((

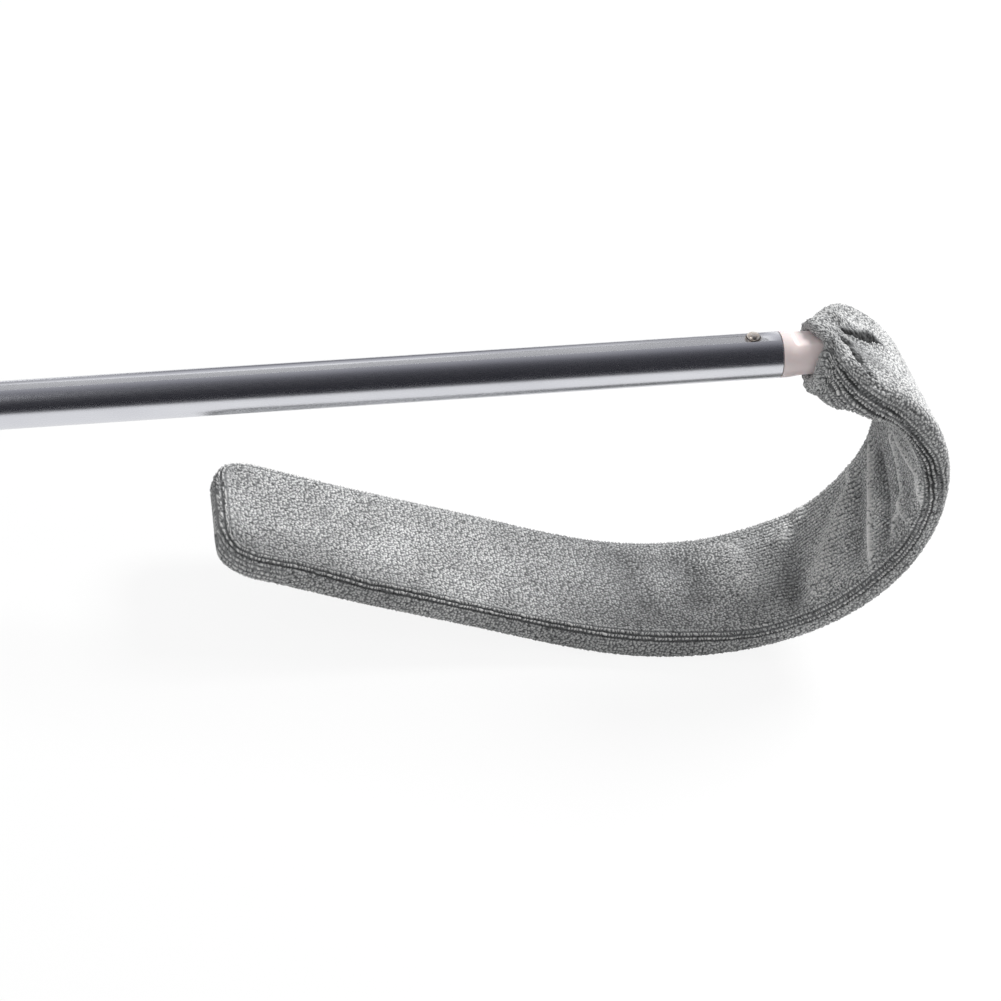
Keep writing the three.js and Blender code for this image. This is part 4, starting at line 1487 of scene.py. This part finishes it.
def cloth_piece(name, first, last, walls, replaced, shut_end=False):
    """A closed piece of the skin from one ring to another, and inner walls that lead back."""
    outer = last - first + 1
    total = outer + len(walls)
    points = np.concatenate([pile_points[first:last + 1], np.array(walls)])
    directions = np.concatenate([pile_normals[first:last + 1], wall_directions(walls)])
    index = np.arange(total * ring_sides).reshape(total, ring_sides)
    ring = np.repeat(np.arange(total), ring_sides)
    if shut_end:
        mirror = (ring_sides - np.arange(ring_sides)) % ring_sides
        for shut_ring in (outer - 1, outer):
            points[shut_ring] = (points[shut_ring] + points[shut_ring][mirror]) / 2
            index[shut_ring] = np.minimum(index[shut_ring], index[shut_ring][mirror])
        ring = ring[ring != outer - 1]
    place = np.tile(np.arange(ring_sides), len(ring) // ring_sides)
    next_ring = (ring + 1) % total
    next_place = (place + 1) % ring_sides
    corners = [index[ring, place], index[ring, next_place],
               index[next_ring, next_place], index[next_ring, place]]
    used, faces = np.unique(np.stack(corners, axis=-1), return_inverse=True)
    faces = faces.reshape(-1, 4)
    points = points.reshape(-1, 3)[used]
    mesh = bpy.data.meshes.new(name)
    mesh.from_pydata(points, [], faces.tolist())
    for key, values in skin_values.items():
        kept = np.concatenate([values[first:last + 1]] + [values[last:last + 1]] * len(walls))
        keep_attribute(mesh, key, kept.reshape(total * ring_sides, -1)[used])
    lay_out(mesh, ring, place, total)
    if mesh_volume(points, faces) < 0:
        mesh.flip_normals()
    mesh.shade_smooth()
    mesh.normals_split_custom_set_from_vertices(directions.reshape(-1, 3)[used])
    mesh.materials.append(terry)
    piece = in_scene(name, mesh)
    if replaced:
        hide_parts(replaced)
    print(name, "faces", len(mesh.polygons))
    return piece


# %% Mouth, strips and tip
tip_walls = 12
cut_rings = [ring_of(cut) for cut in cuts]
mouth = cloth_piece("terry_mouth", 0, cut_rings[0], [wall_ring(cuts[0])], "sleeve_cuff")
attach(mouth, "handle")

for hinge in range(1, link_count + 1):
    first, last = cut_rings[hinge - 1:hinge + 1]
    near_cut, far_cut = cuts[hinge - 1:hinge + 1]
    wall_count = 2 + int((far_cut - near_cut) // wall_step)
    walls = [wall_ring(u) for u in np.linspace(far_cut, near_cut, wall_count)]
    strip = cloth_piece(f"terry_strip_{hinge}", first, last, walls, f"sleeve_section_{hinge}")
    # The turning stretch lies between the two cut ends, seen along the head at the hinge.
    turn = float(turn_at(hinge_at(hinge)))
    heading = np.array([math.cos(turn), 0, -math.sin(turn)]) @ handle_axes
    pivot = np.array(joints[f"head_bend_{hinge}"]["pos_m"])
    before = np.concatenate([pile_points[first], walls[-1]])
    beyond = np.concatenate([pile_points[last], walls[0]])
    start = float(((before - pivot) @ heading).max())
    end = float(((beyond - pivot) @ heading).min())
    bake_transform(strip)
    print("turns over", round((end - start) / MM, 1), "mm")

walls = [wall_ring(head_end - sleeve_wall, 0.0)]
walls += [wall_ring(u) for u in np.linspace(head_end - 2 * sleeve_wall, cuts[-1], tip_walls)]
tip = cloth_piece("terry_tip", cut_rings[-1], ring_count - 1, walls, None, shut_end=True)
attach(tip, f"head_link_{link_count}")

# %% [markdown]
# ## The elastic in the hem
#
# A narrow ribbed elastic runs inside the rolled hem and holds the sleeve on the ferrule. It is
# all but hidden by the cloth. A curve with a flat bevel could make it, but the band's section
# would turn in the corners. Swept by rings, it always faces outwards.

# %% Elastic
elastic_half_width = 1.8
elastic_half_thickness = 0.45
elastic_gap = 1.3
elastic_inset = 3.6
rib_count = 6
rib_height = 0.12
section_sides = 48
width_squareness = 0.35
thickness_squareness = 0.5
# The webbing's threads are finer, and are drawn as coarse as they need to show.
weave_size = 0.4
weave_depth = 0.06


def squared(wave, power):
    """A sine or cosine with fuller tops, so that a circle turns into a squarer section."""
    return np.sign(wave) * np.abs(wave) ** power


section = np.linspace(0, math.tau, section_sides, endpoint=False)
across_share = squared(np.cos(section), width_squareness)
across_band = elastic_half_width * across_share
thick = elastic_half_thickness * squared(np.sin(section), thickness_squareness)
thick = thick + rib_height * np.cos(across_share * rib_count * math.pi) * np.sign(thick)
band = np.stack(bar_outline(elastic_gap))
band_side, band_out = band[:, :, None] + (band / np.hypot(*band))[:, :, None] * thick
band_line = rim_u[:, None] + elastic_inset + across_band
band_points = np.stack([band_line, band_side, band_out], axis=-1)


def elastic_webbing():
    """Woven rubber and polyester, off-white, with fine ribs along it."""
    material, tree = new_material("elastic_webbing")
    weave = grain(tree, weave_size)
    colour = add_node(tree, "ShaderNodeValToRGB", [weave], [(0.3, "d6d3cc"), (0.7, "f0eeea")])
    bump = add_node(tree, "ShaderNodeBump", {"Height": weave, "Distance": weave_depth * MM})
    webbing = add_node(tree, "ShaderNodeBsdfPrincipled", {
        "Base Color": colour, "Roughness": 0.85, "Normal": bump})
    add_node(tree, "ShaderNodeOutputMaterial", [webbing])
    return material


band_faces = ring_faces(ring_sides, section_sides, True)
elastic = new_piece("hem_elastic", band_points.reshape(-1, 3), band_faces, elastic_webbing(),
                    "handle", "elastic_web", "cuff_elastic")
print("elastic faces", len(elastic.data.polygons))

# %% [markdown]
# ## Floor, world and lamps
#
# A pale paper sweep lies under the object, white to the camera. The studio behind and above the
# object is bright and the room in front of it is dark. A polished tube shows that as a dark band
# low on its near side, between a bright top and a bright foot. Mirrored, the paper is bright near
# the object and dark towards the camera. A picture of a studio could light the scene as well. A
# ramp of greys over the direction is enough, and each grey can be matched to the tube.

# %% Floor
floor_half = 3.0
paper_glow = 0.9
glow_near = -0.36
glow_far = -0.62
white = linear("ffffff")
paper_colour = linear("d8d8d8")

corners = [(-1, -1), (1, -1), (1, 1), (-1, 1)]
floor_mesh = bpy.data.meshes.new("studio_floor")
floor_mesh.from_pydata([(x * floor_half, y * floor_half, 0) for x, y in corners], [], [(0, 1, 2, 3)])
floor = in_scene("studio_floor", floor_mesh)

paper, tree = new_material("pale_paper_sweep")
rays = add_node(tree, "ShaderNodeLightPath").outputs
place = add_node(tree, "ShaderNodeTexCoord").outputs["Object"]
depth = add_node(tree, "ShaderNodeSeparateXYZ", [place]).outputs["Y"]
nearness = add_node(tree, "ShaderNodeMapRange", {
    "Value": depth, "From Min": glow_far, "From Max": glow_near}, interpolation_type="SMOOTHSTEP")
paper_tone = add_node(tree, "ShaderNodeValToRGB", [nearness], [(0.0, "2c2c34"), (1.0, "f4f4f4")])
matte = add_node(tree, "ShaderNodeBsdfDiffuse", {"Color": paper_colour})
glowing = add_node(tree, "ShaderNodeEmission", {"Color": white})
glow_share = add_node(tree, "ShaderNodeMath", [rays["Is Camera Ray"], paper_glow],
                      operation="MULTIPLY")
seen = add_node(tree, "ShaderNodeMixShader", [glow_share, matte, glowing])
mirrored = add_node(tree, "ShaderNodeEmission", {"Color": paper_tone})
surface = add_node(tree, "ShaderNodeMixShader", [rays["Is Glossy Ray"], seen, mirrored])
add_node(tree, "ShaderNodeOutputMaterial", [surface])
floor_mesh.materials.append(paper)
print("floor", 2 * floor_half, "m wide")

# %% World
fill_strength = 0.54
wall_colour = linear("b4b4b6")
wall_start = 0.4
wall_full = 0.85
# The room from the camera's side, up over the object and down behind it, in shares of a turn.
room_tones = [(0.49, "26262c"), (0.6, "2a2a30"), (0.66, "38383e"), (0.71, "58585e"), (0.76, "8c8c92"),
              (0.82, "b2b2b6"), (0.89, "d2d2d6"), (0.95, "f6f6f6"), (1.0, "ffffff")]

world = bpy.data.worlds.new("soft_studio")
bpy.context.scene.world = world
world.use_nodes = True
tree = world.node_tree
tree.nodes.clear()
rays = add_node(tree, "ShaderNodeLightPath").outputs
look = add_node(tree, "ShaderNodeTexCoord").outputs["Generated"]
heading = add_node(tree, "ShaderNodeSeparateXYZ", [look]).outputs
behind = add_node(tree, "ShaderNodeMath", [heading["Y"], -1.0], operation="MULTIPLY")
height = add_node(tree, "ShaderNodeMath", [heading["Z"], behind], operation="ARCTAN2")
height_share = add_node(tree, "ShaderNodeMapRange", {
    "Value": height, "From Min": -math.pi, "From Max": math.pi})
sideways = add_node(tree, "ShaderNodeMath", [heading["X"]], operation="ABSOLUTE")
side_share = add_node(tree, "ShaderNodeMapRange", {
    "Value": sideways, "From Min": wall_start, "From Max": wall_full},
    interpolation_type="SMOOTHSTEP")
tones = add_node(tree, "ShaderNodeValToRGB", [height_share], room_tones)
room = add_node(tree, "ShaderNodeMix", {"Factor": side_share, "A": tones, "B": wall_colour},
                data_type="RGBA")
fill = add_node(tree, "ShaderNodeBackground", {"Color": white, "Strength": fill_strength})
mirrored = add_node(tree, "ShaderNodeBackground", {"Color": room})
plain = add_node(tree, "ShaderNodeBackground", {"Color": white})
sky = add_node(tree, "ShaderNodeMixShader", [rays["Is Glossy Ray"], fill, mirrored])
sky = add_node(tree, "ShaderNodeMixShader", [rays["Is Camera Ray"], sky, plain])
add_node(tree, "ShaderNodeOutputWorld", [sky])
print("world", world.name)

# %% Lamps
lamp_aim = (0.2, 0, 0.1)
key_place = (1.35, 0.6, 1.3)
key_size = 0.7
key_watts = 48
fill_place = (-1.0, -0.6, 1.3)
fill_size = 0.9
fill_watts = 5


def soft_lamp(name, place, size, watts, mirrored):
    data = bpy.data.lights.new(name, "AREA")
    data.shape = "DISK"
    data.size = size
    data.energy = watts
    lamp = in_scene(name, data)
    lamp.location = place
    lamp.visible_glossy = mirrored
    lamp.rotation_euler = (Vector(lamp_aim) - Vector(place)).to_track_quat("-Z", "Y").to_euler()


# The key stands high on the right, behind the object. It isn't mirrored, because a polished
# tube would show it as a hard spot.
soft_lamp("key_softbox", key_place, key_size, key_watts, False)
soft_lamp("fill_softbox", fill_place, fill_size, fill_watts, True)
print("lamps of", key_watts, "and", fill_watts, "watts")
bpy.context.scene.view_settings.view_transform = "Standard"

))

> **Aim of the task**:
Extract the lines from the line with "bake_transform(strip)" to the line with "return np.sign(wave) *", inclusive, reproducing them exactly and leaving out every other line.

> **Reply to the exercise**:
    bake_transform(strip)
    print("turns over", round((end - start) / MM, 1), "mm")

walls = [wall_ring(head_end - sleeve_wall, 0.0)]
walls += [wall_ring(u) for u in np.linspace(head_end - 2 * sleeve_wall, cuts[-1], tip_walls)]
tip = cloth_piece("terry_tip", cut_rings[-1], ring_count - 1, walls, None, shut_end=True)
attach(tip, f"head_link_{link_count}")

# %% [markdown]
# ## The elastic in the hem
#
# A narrow ribbed elastic runs inside the rolled hem and holds the sleeve on the ferrule. It is
# all but hidden by the cloth. A curve with a flat bevel could make it, but the band's section
# would turn in the corners. Swept by rings, it always faces outwards.

# %% Elastic
elastic_half_width = 1.8
elastic_half_thickness = 0.45
elastic_gap = 1.3
elastic_inset = 3.6
rib_count = 6
rib_height = 0.12
section_sides = 48
width_squareness = 0.35
thickness_squareness = 0.5
# The webbing's threads are finer, and are drawn as coarse as they need to show.
weave_size = 0.4
weave_depth = 0.06


def squared(wave, power):
    """A sine or cosine with fuller tops, so that a circle turns into a squarer section."""
    return np.sign(wave) * np.abs(wave) ** power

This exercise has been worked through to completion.